Inadequate safety reporting in pre-eclampsia trials: a systematic evaluation
Duffy JMN., Hirsch M., Pealing L., Showell M., Khan KS., Ziebland S., McManus RJ., van‘t Hooft J., Gale C., Brown M., Grobman W., Fitzpatrick R., Karumanchi SA., Lucas N., Magee L., Mol B., Stark M., Thangaratinam S., Wilson M., von Dadelszen P., Williamson P.
© 2017 Royal College of Obstetricians and Gynaecologists Background: Randomised trials and their syntheses in meta-analyses offer a unique opportunity to assess the frequency and severity of adverse reactions. Objective: To assess safety reporting in pre-eclampsia trials. Search strategy: Systematic search using bibliographic databases, including Cochrane Central Register of Controlled Trials, Embase, and MEDLINE, from inception to August 2017. Selection criteria: Randomised trials evaluating anticonvulsant or antihypertensive medication for pre-eclampsia. Data collection and analysis: Descriptive statistics appraising the adequacy of adverse reaction and toxicity reporting.
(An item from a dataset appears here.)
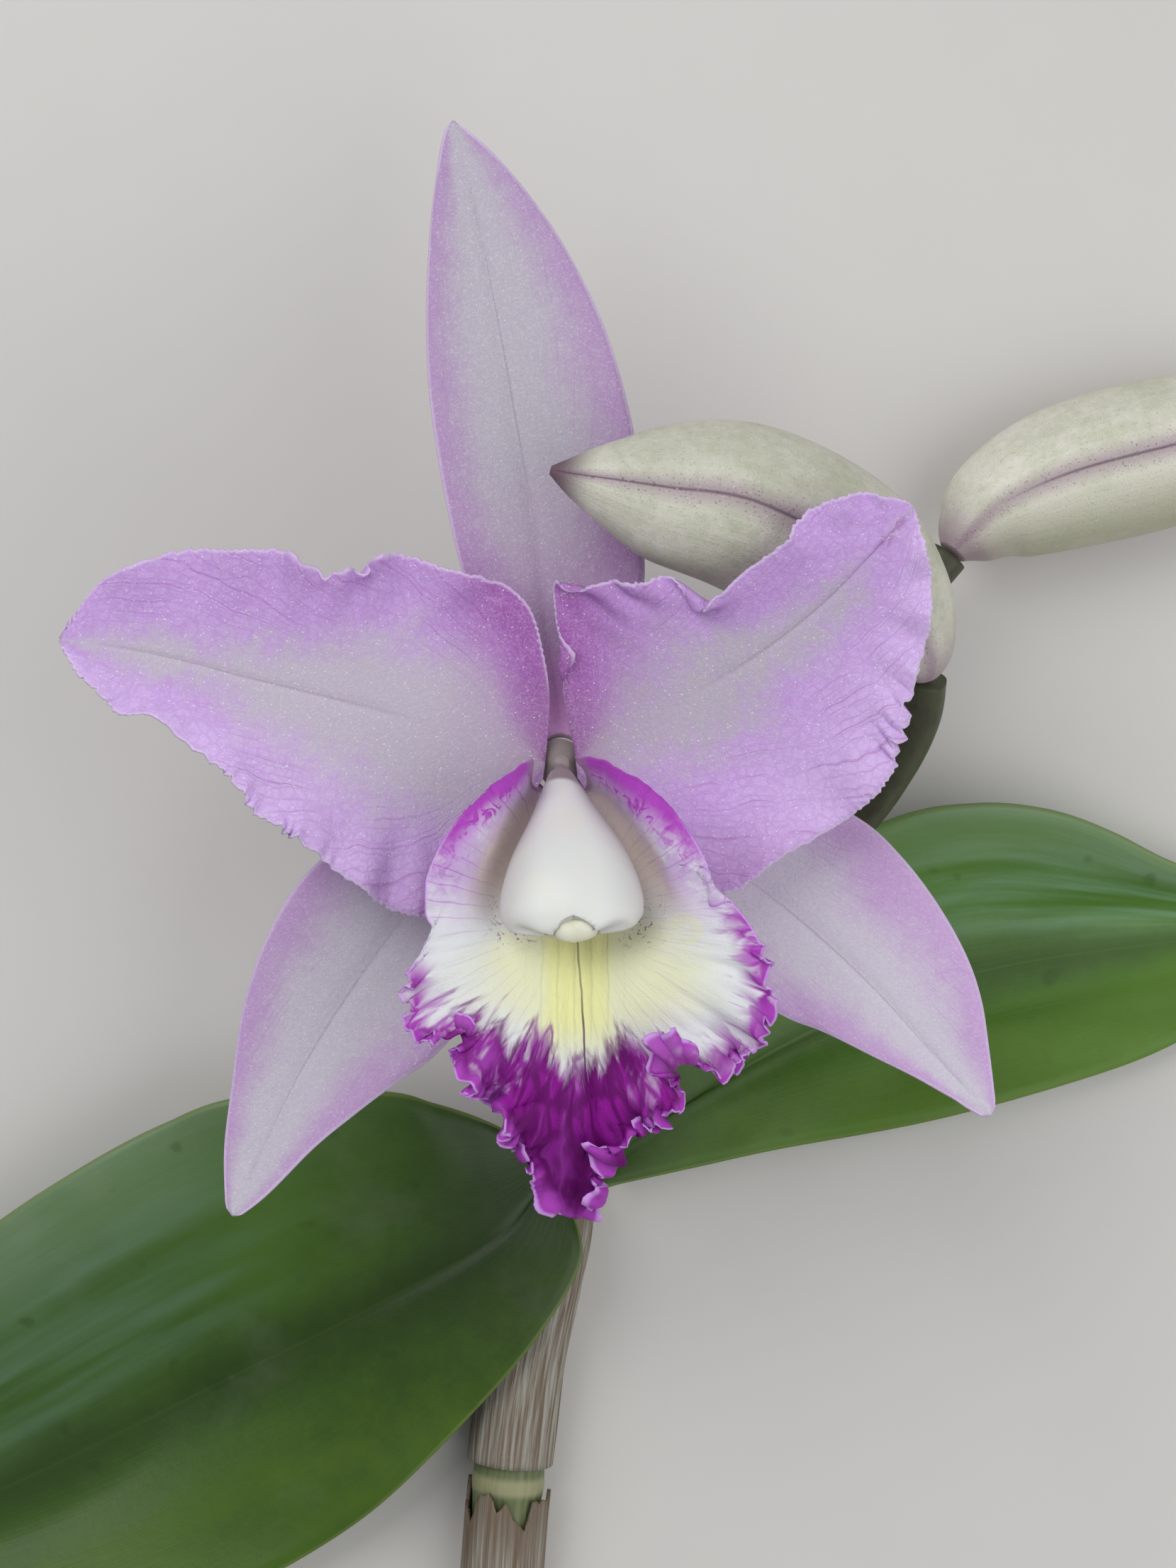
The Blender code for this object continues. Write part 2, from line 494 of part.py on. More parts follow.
def make_sheaths(parts):
    def cane_sheath_radius(share):
        return value(CANE_RADIUS, share) + CANE_JOINT_SWELL + SHEATH_CLEARANCE
    for name, span in (("lower_cane_sheath", LOWER_CANE_SHEATH), ("upper_cane_sheath", UPPER_CANE_SHEATH)):
        sheath(name, CANE_AXIS, cane_sheath_radius, span, CANE_SHEATH_TEAR, parts, SHEATH_LOW)

    def flower_sheath_radius(share):
        first, last = FLOWER_SHEATH_SPAN
        low, high = FLOWER_SHEATH_RADIUS
        return low + (high - low) * (share - first) / (last - first)
    sheath("flower_sheath", PEDUNCLE, flower_sheath_radius, FLOWER_SHEATH_SPAN, FLOWER_SHEATH_TEAR, parts,
           sides=12, split=FLOWER_SHEATH_SPLIT)


def make_cane(parts):
    maker = round_body(CANE_AXIS, cane_section, sides=16, rings=24, flat_ends=True, lowest=CANE_LOW)
    add_material(new_object("cane", maker, parts))


def make_leaves(parts):
    blade("left_leaf", LEFT_LEAF, LEAF_THICK, LEAF_FACES, parts, LEAF_WAVES, LEAF_LOW)
    blade("right_leaf", RIGHT_LEAF, LEAF_THICK, LEAF_FACES, parts, LEAF_WAVES, LEAF_LOW)


def move_to_origin(things):
    shift = Matrix.Translation(Vector((*FLOWER_AT, 0)) * MM)
    for thing in things:
        thing.data.transform(shift)


def main():
    remove_everything()
    scene = bpy.context.scene
    parts = bpy.data.collections.new("cattleya_orchid")
    cutters = bpy.data.collections.new("cutters")
    scene.collection.children.link(parts)
    scene.collection.children.link(cutters)
    make_sepals(parts)
    make_petals(parts)
    make_lip(parts)
    make_column(parts, cutters)
    make_buds(parts)
    make_stalks(parts, cutters)
    make_sheaths(parts)
    make_cane(parts)
    make_leaves(parts)
    move_to_origin([*parts.objects, *cutters.objects])


main()
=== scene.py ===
"""Cattleya orchid: a cut flowering growth lying on its back.

Each piece here is the finer shape and finish of one solid of the loaded part. Lengths in the tables are in
millimetres, with x = y = 0 near the open flower's centre and z = 0 on the surface.
"""

import math
from functools import partial, reduce

import bmesh
import bpy
import numpy as np
from bpy.props import FloatProperty, FloatVectorProperty, PointerProperty
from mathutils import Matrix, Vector


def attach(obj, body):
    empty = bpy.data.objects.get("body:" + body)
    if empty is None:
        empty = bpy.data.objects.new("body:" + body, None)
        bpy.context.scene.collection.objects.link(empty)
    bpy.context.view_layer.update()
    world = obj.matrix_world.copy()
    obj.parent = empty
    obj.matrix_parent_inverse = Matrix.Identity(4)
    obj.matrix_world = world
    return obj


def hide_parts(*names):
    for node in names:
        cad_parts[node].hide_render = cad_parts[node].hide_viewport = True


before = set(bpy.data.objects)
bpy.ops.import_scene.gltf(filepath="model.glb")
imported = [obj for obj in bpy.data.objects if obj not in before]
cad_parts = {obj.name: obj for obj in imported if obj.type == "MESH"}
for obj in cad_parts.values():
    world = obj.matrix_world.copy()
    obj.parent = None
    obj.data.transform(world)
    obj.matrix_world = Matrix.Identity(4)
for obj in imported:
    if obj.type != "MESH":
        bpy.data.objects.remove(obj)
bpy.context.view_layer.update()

bl_info = {
    "name": "Cattleya Orchid",
    "version": (1, 0, 0),
    "blender": (4, 5, 0),
    "location": "View3D > Sidebar > Orchid",
    "description": "Builds the petals, lip, buds, leaves and cane of a cut cattleya growth",
    "category": "Add Mesh",
}

MM = 0.001
# Where the tables' x = y = 0 lies in the part's own frame
FLOWER_AT = (6.65, 44.7)

# Sepals: outer edge, midrib and inner edge, each from the claw to the tip
DORSAL_SEPAL = (
    ((-2.4, 0.6, 54.9), (-5, 6.5, 55), (-8.5, 14, 54.6), (-13, 22, 54.2), (-16, 34.5, 53.7),
     (-18, 47.5, 53), (-18.5, 60.5, 52.3), (-17.8, 73.5, 51), (-16.8, 81.5, 50), (-15.8, 86.3, 49)),
    ((0.3, 1, 54.6), (-1.5, 14, 53.8), (-3, 27.5, 52.8), (-5.5, 41.5, 52), (-8, 55.5, 51.2),
     (-11, 70.5, 50), (-14.9, 86.8, 48.9)),
    ((3, 0.6, 54.9), (5.5, 7.5, 55), (9.5, 15, 54.6), (11.8, 21.5, 54.2), (11.5, 29.5, 53.7),
     (10.5, 42, 53), (7, 55.5, 52.2), (2, 66.5, 51.4), (-3, 74.5, 50.5), (-9, 81.8, 49.8),
     (-14, 86.3, 49)),
)
LEFT_SEPAL = (
    ((-3.4, -3.6, 54.9), (-9, -5, 55.4), (-18.5, -8, 55.5), (-28.5, -13.5, 55), (-35.5, -19.5, 54.5),
     (-40.5, -27.5, 53.5), (-44, -37.5, 52.5), (-45.7, -48.5, 51.5), (-46.8, -57.5, 51),
     (-46.6, -66.2, 51)),
    ((-3.2, -5.6, 54.6), (-10, -12, 53.8), (-18.5, -21, 53.2), (-27.5, -33, 52.2), (-35.5, -45.5, 51.2),
     (-41.5, -57.5, 50.7), (-45.7, -66.8, 50.9)),
    ((-1.4, -7.4, 54.9), (-3, -13, 54.9), (-5.5, -24, 54.3), (-9.5, -34.5, 53.7), (-16.5, -43.5, 53.1),
     (-22.5, -48, 52.7), (-28.5, -52.5, 52.4), (-34.5, -57.5, 52), (-40.5, -63.6, 51.4),
     (-44.8, -67, 51)),
)
RIGHT_SEPAL = (
    ((4, -3.4, 54.9), (11, -3.6, 55.4), (22.5, -4.5, 55.5), (33.5, -7, 55), (42, -11.5, 55),
     (47.5, -16.5, 54.5), (52.5, -23, 54), (56.5, -30, 53.5), (58.8, -36.5, 53), (60, -44, 52.5),
     (61, -51.9, 52)),
    ((3.8, -5.4, 54.6), (11, -9.5, 53.8), (21, -16, 53.2), (32.5, -24.5, 52.6), (43.5, -34.5, 52),
     (52.5, -44.5, 51.8), (60.2, -52.7, 51.9)),
    ((2.2, -7.3, 54.9), (4.5, -13, 54.9), (9.5, -21.5, 54.4), (18, -30, 54), (30, -38, 53.5),
     (36.5, -40.8, 53.2), (43.5, -44.2, 53), (51, -48, 52.6), (55.5, -50.6, 52.2), (59.2, -53, 52)),
)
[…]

Main results: We included 60 randomised trials. Six trials (10%) were registered with the International Clinical Trials Registry Platform, two registry records referred to adverse reactions, stating ‘safety and toleration’ and ‘possible side effects’ would be collected. Twenty-six trials (43%) stated the frequency of withdrawals within each study arm, and five trials (8%) adequately reported these withdrawals. Adverse reactions were inconsistently reported across eligible trials: 24 (40%) reported no serious adverse reactions and 36 (60%) reported no mild adverse reactions. The methods of definition or measurement of adverse reactions were infrequently reported within published trial reports. Conclusions: Pre-eclampsia trials regularly omit critical information related to safety. Despite the paucity of reporting, randomised trials collect an enormous amount of safety data. Developing and implementing a minimum data set could help to improve safety reporting, permitting a more balanced assessment of interventions by considering the trade-off between the benefits and harms. Tweetable abstract: Developing @coreoutcomes could help to improve safety reporting in #preeclampsia trials. @NIHR_DC.